Thing is I guess, Jesus isn‘t like that. Jack and Ennis watched out for those sheep, and He’s out there on old Brokeback with us now. Found a lot of us long time ago and He’s looking for the rest. He made us like this, you know, and never gives up calling. Just stands there with wide open arms hollering something like, “Jack Twist, I swear.” Doesn’t pull a Bible and fire point-blank. Just grabs ahold and hangs on tight. Real easy to talk to. So many of us call ourselves Christians because of that and figure what goes on between Him and us is nobody’s business but ours.

That‘s where epiphany comes in, that big word that just means sometimes all of a sudden, probably when you’re not even looking, grace knocks you flat, floods in and you know you’re home.

Lots of gay men, especially us older ones, gave up on happy endings long time ago. So a lot of guys who look at that last scene in Brokeback and see Ennis standing there at that closet, about 40 now, looking at those two old shirts and that postcard, figure that’s all there is, the end.

But neither the short story nor the movie specifies that; they leave it to us to write the rest of the story --- just like life does.

“I swear, Jack,” Ennis says, and that hard old conflicted heart of his cracks wide open and begins to fill. At least that‘s the way I see it.
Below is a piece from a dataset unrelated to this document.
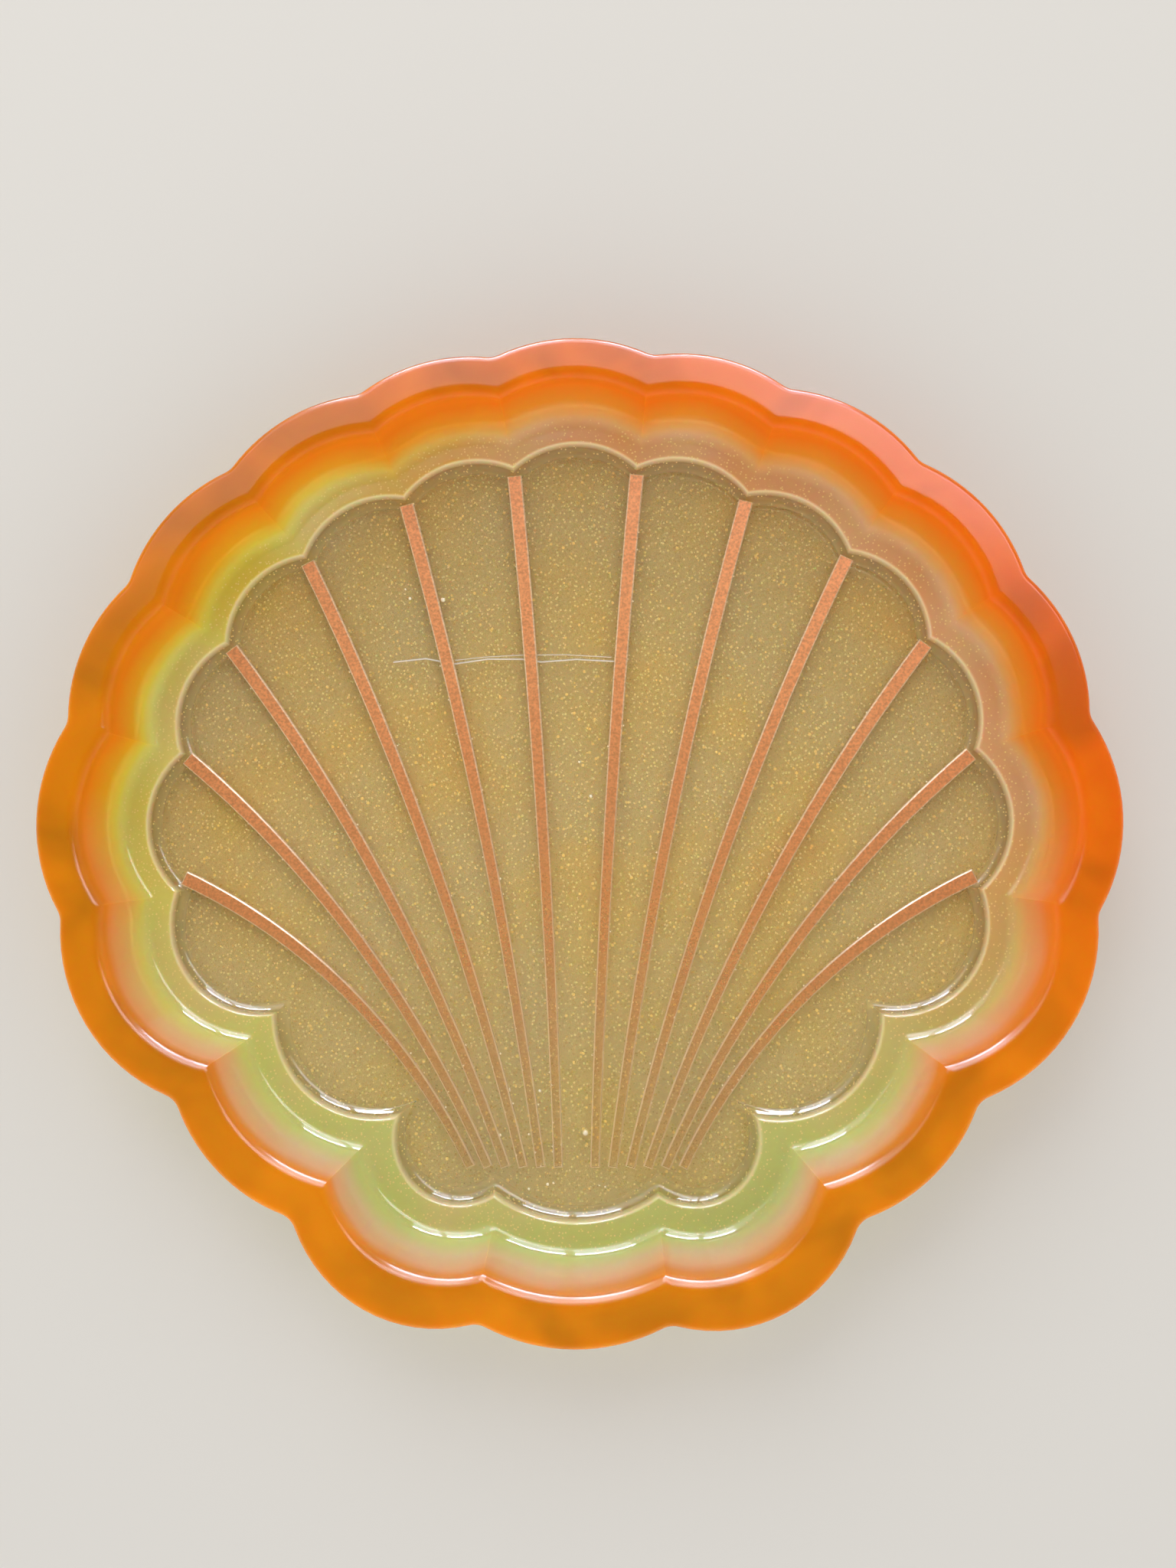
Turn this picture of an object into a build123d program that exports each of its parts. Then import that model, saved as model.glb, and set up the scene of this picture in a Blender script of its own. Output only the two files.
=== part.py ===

My first Jack rode off into the sunset long ago, and there goes Ennis now --- another good man beside him I’ll damn well bet.

Kind of hope I don’t get over Brokeback fever. But what ever happens buckaroos, gay and straight, I hope grace finds you and that you find your Jack or Ennis, too. That’s all there is, you know.

And that’s about as straight as this queer old wrangler can tell it. Cowboy up!